Wie riskant der Potest war, lässt sich auch am Schicksal der Weißen Rose ermessen. Durch sie ist bezeugt, dass die Verbrechen bekannt waren, aber auch, dass dieses Wissen nicht ohne Konsolidierung Wirkung zeigen konnte, und dass eine Konsolidierung sorgsam und nachhaltig verhindert wurde.

Sodann der Aspekt: Wer tut Was? - Staat und Administration sind normalerweise die Garanten für Recht und Ordnung. Sie verfolgen Verbrechen und ahnden sie. Wohin aber wendet sich der Einzelne denn, wenn Staat und Administration selbst Verbrecher sind? Das ist nicht allein ein Problem des autoritativen Gehorsams, oder positiv ausgedrückt: der Handlungsbereitschaft.
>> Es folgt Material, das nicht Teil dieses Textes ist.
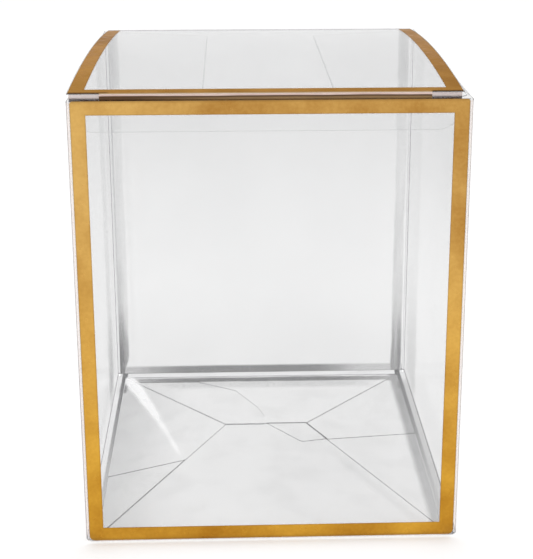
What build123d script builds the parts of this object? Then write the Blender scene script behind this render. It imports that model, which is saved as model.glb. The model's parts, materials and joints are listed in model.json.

Es ist auch eine Frage der Handlungsmöglichkeit.

Um aber deine Frage zu beantworten: Ja! Normale Bürger konnte von den NS-Verbrechen gewusst haben. Es nutze ihnen aber normalerweise nichts.

Ja,  alle haben es danach abgestritten,  aber jeder hat die Diskriminierungen und Abtransporte der Juden und "Zigeunern" mitbekommen. Und der ganze Verwaltungsapparat,  der mitgewirkt hat 

Natürlich... man sollte sich nicht der Illusion hingeben, dass die Nazis nur eine kleine Gruppe von Schurken waren, die unbemerkt von allen anderen ihren Machenschaften nachgingen. Oder, überspitzt formuliert: Oma, Opa und Hans-Peter, keine Opfer, sondern Täter!